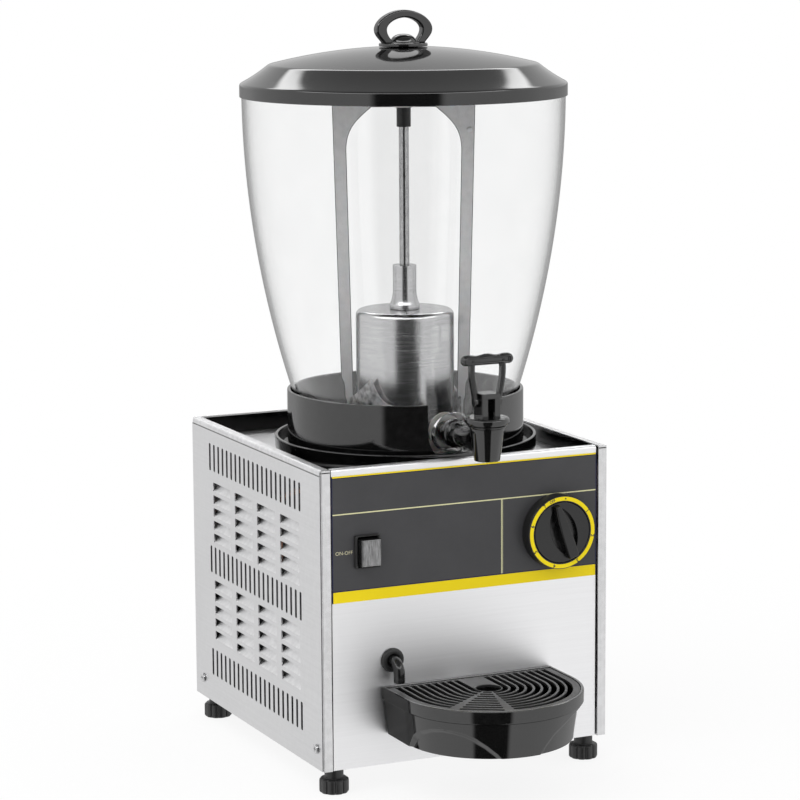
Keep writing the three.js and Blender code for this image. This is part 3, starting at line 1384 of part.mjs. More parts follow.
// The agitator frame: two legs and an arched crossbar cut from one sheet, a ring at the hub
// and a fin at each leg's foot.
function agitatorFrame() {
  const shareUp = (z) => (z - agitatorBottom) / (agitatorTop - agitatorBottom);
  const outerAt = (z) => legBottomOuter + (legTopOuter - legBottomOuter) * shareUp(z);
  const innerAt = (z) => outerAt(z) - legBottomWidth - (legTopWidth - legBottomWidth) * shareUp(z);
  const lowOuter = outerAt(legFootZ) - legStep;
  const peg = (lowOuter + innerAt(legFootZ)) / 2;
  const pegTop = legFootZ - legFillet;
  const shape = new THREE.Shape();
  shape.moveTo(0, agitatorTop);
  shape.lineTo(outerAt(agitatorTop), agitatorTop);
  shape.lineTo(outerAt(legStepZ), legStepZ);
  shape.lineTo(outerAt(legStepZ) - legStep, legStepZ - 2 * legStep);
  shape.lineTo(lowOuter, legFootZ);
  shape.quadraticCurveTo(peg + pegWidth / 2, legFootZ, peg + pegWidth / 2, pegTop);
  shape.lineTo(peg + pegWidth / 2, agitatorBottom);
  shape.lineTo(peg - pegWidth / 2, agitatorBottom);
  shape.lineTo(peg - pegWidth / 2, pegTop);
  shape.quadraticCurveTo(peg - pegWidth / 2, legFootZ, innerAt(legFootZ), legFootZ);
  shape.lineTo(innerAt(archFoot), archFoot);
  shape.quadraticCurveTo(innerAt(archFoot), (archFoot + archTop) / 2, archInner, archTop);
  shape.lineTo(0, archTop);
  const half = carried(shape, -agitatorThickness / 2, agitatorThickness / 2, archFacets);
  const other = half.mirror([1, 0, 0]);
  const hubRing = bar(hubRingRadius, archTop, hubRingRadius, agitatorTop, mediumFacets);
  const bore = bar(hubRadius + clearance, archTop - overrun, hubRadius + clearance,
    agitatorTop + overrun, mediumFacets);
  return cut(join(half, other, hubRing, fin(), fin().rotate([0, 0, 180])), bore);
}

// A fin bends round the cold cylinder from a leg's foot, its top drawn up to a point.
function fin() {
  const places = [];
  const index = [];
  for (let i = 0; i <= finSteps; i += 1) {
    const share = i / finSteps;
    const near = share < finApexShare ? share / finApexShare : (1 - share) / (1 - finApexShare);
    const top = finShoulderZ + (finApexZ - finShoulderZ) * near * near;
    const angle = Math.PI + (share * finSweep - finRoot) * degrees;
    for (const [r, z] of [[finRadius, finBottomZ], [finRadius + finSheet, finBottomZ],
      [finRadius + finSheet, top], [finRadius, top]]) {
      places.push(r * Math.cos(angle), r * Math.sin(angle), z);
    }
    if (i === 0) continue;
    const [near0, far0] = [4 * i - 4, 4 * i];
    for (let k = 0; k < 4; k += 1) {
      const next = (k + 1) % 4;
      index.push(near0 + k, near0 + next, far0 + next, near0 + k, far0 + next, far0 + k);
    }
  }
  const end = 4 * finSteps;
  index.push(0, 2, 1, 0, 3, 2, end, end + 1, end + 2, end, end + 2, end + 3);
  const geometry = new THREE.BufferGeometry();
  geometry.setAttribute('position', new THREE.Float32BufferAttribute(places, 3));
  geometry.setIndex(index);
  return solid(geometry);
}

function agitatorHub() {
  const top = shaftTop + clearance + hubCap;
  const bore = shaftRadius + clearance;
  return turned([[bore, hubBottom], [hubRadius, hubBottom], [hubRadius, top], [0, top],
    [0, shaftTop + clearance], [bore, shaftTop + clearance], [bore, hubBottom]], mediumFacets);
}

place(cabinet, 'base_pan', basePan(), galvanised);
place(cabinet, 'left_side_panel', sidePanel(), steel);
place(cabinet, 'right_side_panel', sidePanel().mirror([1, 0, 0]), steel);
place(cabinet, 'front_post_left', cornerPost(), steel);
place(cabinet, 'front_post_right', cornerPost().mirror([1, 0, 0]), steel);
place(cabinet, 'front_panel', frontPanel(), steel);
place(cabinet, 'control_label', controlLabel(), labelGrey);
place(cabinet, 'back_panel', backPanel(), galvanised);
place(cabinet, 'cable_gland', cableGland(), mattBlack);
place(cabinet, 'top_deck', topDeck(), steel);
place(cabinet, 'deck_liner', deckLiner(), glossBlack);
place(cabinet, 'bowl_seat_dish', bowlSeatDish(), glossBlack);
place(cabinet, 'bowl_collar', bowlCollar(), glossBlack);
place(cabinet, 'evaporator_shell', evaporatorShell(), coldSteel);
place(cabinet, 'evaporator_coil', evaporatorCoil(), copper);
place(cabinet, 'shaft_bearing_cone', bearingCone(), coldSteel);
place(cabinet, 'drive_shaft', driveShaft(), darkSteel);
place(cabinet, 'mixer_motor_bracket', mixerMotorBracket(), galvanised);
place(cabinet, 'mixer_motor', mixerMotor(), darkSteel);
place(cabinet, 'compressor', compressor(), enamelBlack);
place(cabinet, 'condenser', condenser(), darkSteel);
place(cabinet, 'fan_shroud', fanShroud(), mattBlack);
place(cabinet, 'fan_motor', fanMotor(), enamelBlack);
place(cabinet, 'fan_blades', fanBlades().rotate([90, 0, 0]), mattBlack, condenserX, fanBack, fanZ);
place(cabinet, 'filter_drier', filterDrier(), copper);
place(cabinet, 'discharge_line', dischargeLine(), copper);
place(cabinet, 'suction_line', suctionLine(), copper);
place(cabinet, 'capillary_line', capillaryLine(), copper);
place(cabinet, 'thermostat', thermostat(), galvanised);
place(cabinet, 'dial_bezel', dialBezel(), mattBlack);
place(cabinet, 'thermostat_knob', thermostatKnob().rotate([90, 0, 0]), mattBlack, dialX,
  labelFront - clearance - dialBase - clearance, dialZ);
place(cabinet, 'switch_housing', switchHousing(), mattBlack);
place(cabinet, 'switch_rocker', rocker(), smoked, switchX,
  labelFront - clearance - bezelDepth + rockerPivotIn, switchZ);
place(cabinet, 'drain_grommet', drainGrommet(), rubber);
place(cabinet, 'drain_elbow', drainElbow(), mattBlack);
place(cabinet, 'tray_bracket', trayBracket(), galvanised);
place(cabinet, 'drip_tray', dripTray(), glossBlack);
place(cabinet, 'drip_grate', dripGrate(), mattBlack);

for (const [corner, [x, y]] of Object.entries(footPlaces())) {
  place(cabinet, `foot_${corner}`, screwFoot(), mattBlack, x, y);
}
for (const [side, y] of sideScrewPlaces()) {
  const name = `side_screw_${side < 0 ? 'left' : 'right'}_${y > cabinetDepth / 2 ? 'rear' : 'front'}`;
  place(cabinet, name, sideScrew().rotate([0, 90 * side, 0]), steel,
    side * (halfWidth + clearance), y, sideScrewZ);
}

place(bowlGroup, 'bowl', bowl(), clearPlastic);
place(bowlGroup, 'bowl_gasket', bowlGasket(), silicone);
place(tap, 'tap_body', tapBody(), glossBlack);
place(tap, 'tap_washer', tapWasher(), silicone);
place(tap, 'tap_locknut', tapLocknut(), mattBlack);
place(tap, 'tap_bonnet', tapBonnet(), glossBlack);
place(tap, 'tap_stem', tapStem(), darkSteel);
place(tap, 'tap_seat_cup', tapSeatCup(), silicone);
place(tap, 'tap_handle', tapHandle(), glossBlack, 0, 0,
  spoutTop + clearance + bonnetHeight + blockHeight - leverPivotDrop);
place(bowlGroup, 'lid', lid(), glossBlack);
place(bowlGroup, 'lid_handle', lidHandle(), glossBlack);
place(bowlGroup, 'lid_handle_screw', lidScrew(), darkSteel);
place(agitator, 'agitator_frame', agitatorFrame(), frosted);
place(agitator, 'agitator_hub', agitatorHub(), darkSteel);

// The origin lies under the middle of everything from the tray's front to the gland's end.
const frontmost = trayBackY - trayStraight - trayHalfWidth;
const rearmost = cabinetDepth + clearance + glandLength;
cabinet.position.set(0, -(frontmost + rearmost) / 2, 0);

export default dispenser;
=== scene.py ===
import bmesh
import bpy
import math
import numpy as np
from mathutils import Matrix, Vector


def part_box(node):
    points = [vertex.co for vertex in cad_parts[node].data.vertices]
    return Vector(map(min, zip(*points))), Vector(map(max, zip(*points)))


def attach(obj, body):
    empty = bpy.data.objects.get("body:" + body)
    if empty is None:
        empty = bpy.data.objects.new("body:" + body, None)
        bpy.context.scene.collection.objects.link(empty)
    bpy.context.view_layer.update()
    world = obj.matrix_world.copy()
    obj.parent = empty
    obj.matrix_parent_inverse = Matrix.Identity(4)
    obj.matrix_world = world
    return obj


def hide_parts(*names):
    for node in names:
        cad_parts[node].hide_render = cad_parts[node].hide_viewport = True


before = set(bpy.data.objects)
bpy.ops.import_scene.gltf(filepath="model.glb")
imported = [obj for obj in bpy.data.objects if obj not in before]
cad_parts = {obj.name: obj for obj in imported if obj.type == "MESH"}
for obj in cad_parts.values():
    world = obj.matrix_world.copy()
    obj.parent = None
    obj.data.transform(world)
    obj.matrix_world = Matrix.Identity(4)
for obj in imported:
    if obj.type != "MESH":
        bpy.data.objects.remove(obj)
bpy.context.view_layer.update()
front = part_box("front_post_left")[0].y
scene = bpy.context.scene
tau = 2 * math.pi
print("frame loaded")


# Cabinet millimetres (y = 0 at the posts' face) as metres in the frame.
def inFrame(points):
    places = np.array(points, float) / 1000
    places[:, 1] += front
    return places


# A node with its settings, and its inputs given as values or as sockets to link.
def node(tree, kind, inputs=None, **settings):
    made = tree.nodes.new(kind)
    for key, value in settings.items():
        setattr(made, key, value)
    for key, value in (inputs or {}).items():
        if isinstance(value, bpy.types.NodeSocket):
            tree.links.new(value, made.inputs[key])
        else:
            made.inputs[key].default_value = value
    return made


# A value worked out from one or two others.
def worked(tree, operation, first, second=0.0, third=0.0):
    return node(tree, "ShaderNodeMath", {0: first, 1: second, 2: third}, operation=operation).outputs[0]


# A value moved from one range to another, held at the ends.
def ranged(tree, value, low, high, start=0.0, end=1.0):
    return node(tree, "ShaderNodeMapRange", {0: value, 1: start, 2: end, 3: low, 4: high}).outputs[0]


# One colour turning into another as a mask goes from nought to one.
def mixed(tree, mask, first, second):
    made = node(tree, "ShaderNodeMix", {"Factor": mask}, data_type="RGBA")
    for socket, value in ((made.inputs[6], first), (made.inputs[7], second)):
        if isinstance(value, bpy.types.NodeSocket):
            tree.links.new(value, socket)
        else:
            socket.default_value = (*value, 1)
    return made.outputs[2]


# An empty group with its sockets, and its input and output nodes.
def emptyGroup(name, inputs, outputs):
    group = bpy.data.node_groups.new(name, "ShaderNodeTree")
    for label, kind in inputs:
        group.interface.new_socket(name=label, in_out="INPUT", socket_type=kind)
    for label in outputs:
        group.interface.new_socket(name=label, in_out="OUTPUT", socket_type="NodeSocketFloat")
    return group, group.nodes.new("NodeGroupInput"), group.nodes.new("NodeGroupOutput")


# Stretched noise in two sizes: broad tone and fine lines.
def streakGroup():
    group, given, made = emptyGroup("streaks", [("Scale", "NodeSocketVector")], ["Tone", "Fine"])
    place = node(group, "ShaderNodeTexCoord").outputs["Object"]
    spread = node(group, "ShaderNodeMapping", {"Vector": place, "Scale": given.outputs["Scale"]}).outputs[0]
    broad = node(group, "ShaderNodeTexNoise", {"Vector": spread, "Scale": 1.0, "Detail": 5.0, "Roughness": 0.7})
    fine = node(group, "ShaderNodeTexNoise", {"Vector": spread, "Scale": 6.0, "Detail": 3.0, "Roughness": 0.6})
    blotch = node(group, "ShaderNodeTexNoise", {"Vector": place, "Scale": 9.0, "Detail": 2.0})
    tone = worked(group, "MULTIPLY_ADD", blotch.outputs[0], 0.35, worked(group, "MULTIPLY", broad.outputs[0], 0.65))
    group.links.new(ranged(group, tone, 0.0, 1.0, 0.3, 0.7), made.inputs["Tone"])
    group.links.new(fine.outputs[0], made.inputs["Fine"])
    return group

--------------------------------

DIRECTIONS FOR THIS TASK: Check each line above for the string "context" and show the ones that have it.

RESPONSE:
        bpy.context.scene.collection.objects.link(empty)
    bpy.context.view_layer.update()
bpy.context.view_layer.update()
scene = bpy.context.scene